In the most recent attempt, Yucel waited on the Canadian side for her sister to arrive with the baby. She was devastated when she realized the rendezvous would not take place. “I miss my baby so much,” she says. “My baby needs me. I need my baby.”
Yucel insists she didn’t make any prior arrangements to be smuggled into Canada. But after she broke down in a Detroit cab and the driver listened to her story, he told her “he would see what he could do.” A couple of hours later, the cabbie arrived with two men who told Yucel that for $3,500, they could take her to the Greyhound station in Windsor. “I was very scared,” says Yucel, but within minutes, she was in the trunk of a car. A few hours later, she was on a bus to Toronto. From there, she boarded another bus for Ottawa.
On Thursday, Yucel will be interviewed by Canadian immigration officials to determine whether she is eligible for an Immigration and Refugee Board hearing. If she’s turned down, she could apply for a “pre-removal risk assessment.” That would determine whether she faces any serious danger, including death and persecution, if she ends up in Albania. She says if she is deported there as the U.S. wants, blood feuds — a centuries-old horror in the Balkan nation — would put her life in danger. She says her Ottawa sister, who was deported to Albania from New York in 2005, was raped and repeatedly threatened by in-laws before she moved to Canada in 2008 and was given refugee status.
“If you only knew what my sister went through,” says Yucel. Blood feuds became prevalent again after communism’s fall two decades ago, sending many Albanians back to the customary laws of the ancient tribes.
Rahman, who is providing his legal services to Yucel for free, says he will also be working on having the baby reunited with his mother on compassionate grounds. Yucel says she also hopes her two older children will eventually be allowed into Canada.

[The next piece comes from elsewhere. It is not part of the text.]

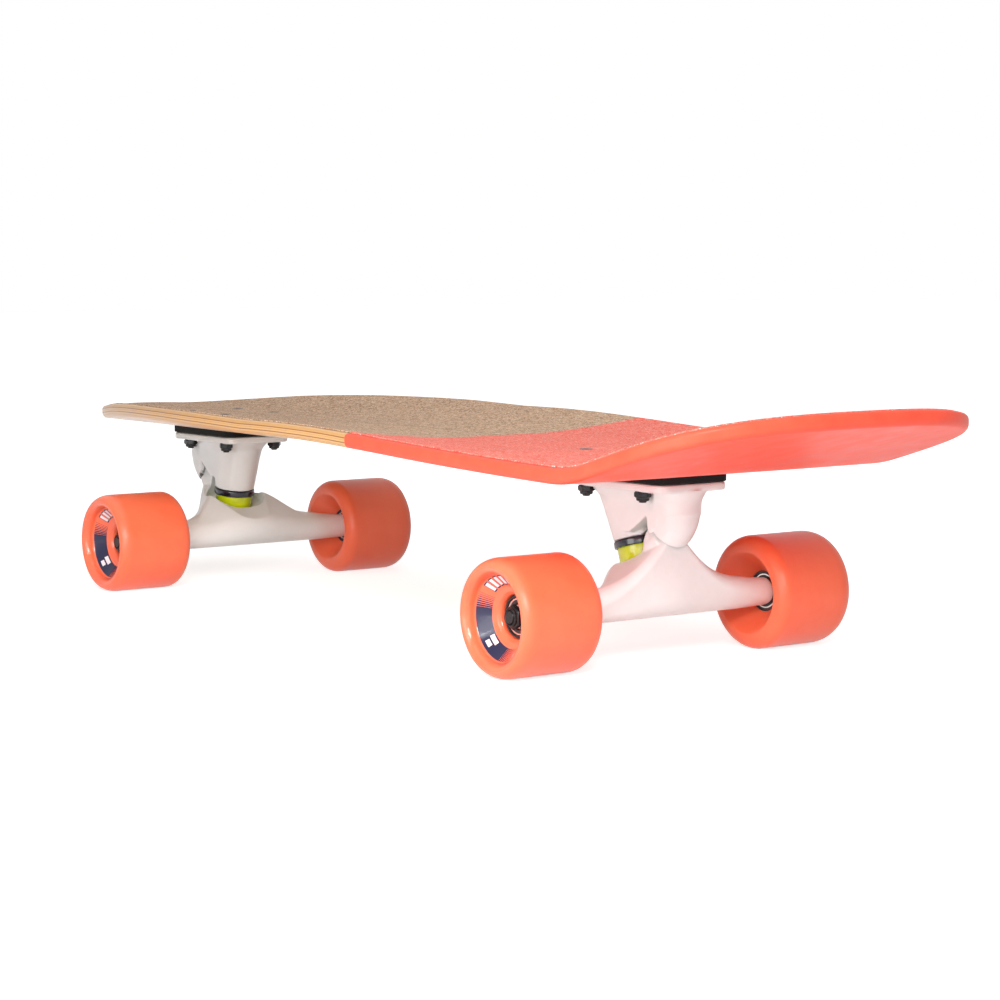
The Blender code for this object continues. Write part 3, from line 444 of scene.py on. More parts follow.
def moved(mesh, matrix):
    mesh.transform(matrix)
    return mesh


def boolean(piece, operation, mesh):
    """Adds a modifier that joins a closed mesh to an object, or cuts it away."""
    change = piece.modifiers.new(mesh.name, "BOOLEAN")
    change.object = linked("tool", mesh)
    change.operation = operation


def baked(piece):
    """The mesh that an object's modifiers make, with the object and its tools removed."""
    depsgraph = bpy.context.evaluated_depsgraph_get()
    mesh = bpy.data.meshes.new_from_object(piece.evaluated_get(depsgraph))
    for tool in [change.object for change in piece.modifiers if change.type == "BOOLEAN"]:
        bpy.data.objects.remove(tool)
    bpy.data.objects.remove(piece)
    return mesh


def drilled(mesh):
    """A sheet of the deck with the bolts' countersunk holes through it."""
    sheet = linked("sheet", mesh)
    along = [vertex.co.x for vertex in mesh.vertices]
    low, high = min(along), max(along)
    for place in bolt_places.values():
        if low < place.x < high:
            drill = turned("drill", COUNTERSINK, 32, tube=False)
            boolean(sheet, "DIFFERENCE", moved(drill, Matrix.Translation((place.x, place.y, 0))))
    return baked(sheet)


print(len(bolt_places), "bolts go through the deck")

# %% A border worn by the knife
BOLT_ROOM, SEAM_ROOM = 0.009, 0.001
FINE, COARSE = 900, 300


def ragged(mesh, depth):
    """Moves the border of a sheet in and out, as a knife and a sander leave it."""
    border = set()
    for face in mesh.polygons:
        middle = face.center
        far = all((middle.xy - place.xy).length > BOLT_ROOM for place in bolt_places.values())
        if abs(face.normal.z) < 0.5 and far and abs(middle.x - SEAM_X) > SEAM_ROOM:
            border.update(face.vertices)
    for k in border:
        place = mesh.vertices[k].co
        inward = Vector((-place.x * 0.3, -place.y, 0)).normalized()
        grain = noise.noise(Vector((place.x * FINE, place.y * FINE, 0)))
        grain += 0.6 * noise.noise(Vector((place.x * COARSE, place.y * COARSE, 5)))
        place += inward * depth * grain
    return mesh


# %% [markdown]
# ## The deck's finishes
#
# The nose half shows its maple under clear lacquer: a honey veneer with long grain, and at the rim
# the stack of plies, two of them stained dark. Long grain is noise that is drawn out along the
# board. The tail half is painted coral over the same wood, so a little of the grain still shows in
# the gloss.

# %% Lacquered maple
veneer = Finish(
    "lacquered_maple", screen(213, 165, 110), 0.40,
    Specular_IOR_Level=0.3, Coat_Weight=0.25, Coat_Roughness=0.12,
)
broad = veneer.noise(1.0, 5, 0.55, veneer.here((7, 85, 85)), distortion=0.6)
pores = veneer.noise(1.0, 2, 0.5, veneer.here((60, 1900, 1900)))
honey = veneer.ramp(broad, [
    (0.30, screen(186, 134, 82)), (0.50, screen(214, 166, 110)), (0.75, screen(230, 190, 138)),
])
streaks = veneer.ramp(pores, [(0.40, 0.80), (0.60, 1.0)])
veneer.set("Base Color", veneer.mix(0.55, honey, streaks, "MULTIPLY"))
veneer.vary("Roughness", pores, (0.3, 0.30), (0.7, 0.42))
veneer.bump((broad, 0.00006), (pores, 0.00004))
veneer.report()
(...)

Even if she is ultimately kicked out, it would take months, especially if she gets a hearing. Cases before the board take an average 22 months to be settled. Rejected applications can be appealed to the Federal Court of Canada.
When Muiat Yucel tried bringing his son into Canada almost two weeks ago, he was turned away after being questioned for several hours. He says border guards were suspicious of a number of things: How his wife got into the country; whether he was using the baby as a ruse to settle in Canada illegally; and the purpose of a lengthy stay in Iraq recently. (He works for an American company involved in foreign contracts.)
The Turkish-born Muiat says he has lived in the U.S. for 20 years and has a Green card, which gives him permanent residency. He says he expects to become an American citizen soon.
Whether that will help him sponsor his wife so she can return to the U.S. wasn’t clear Tuesday. U.S. Citizenship and Immigration officials could not be reached for comment.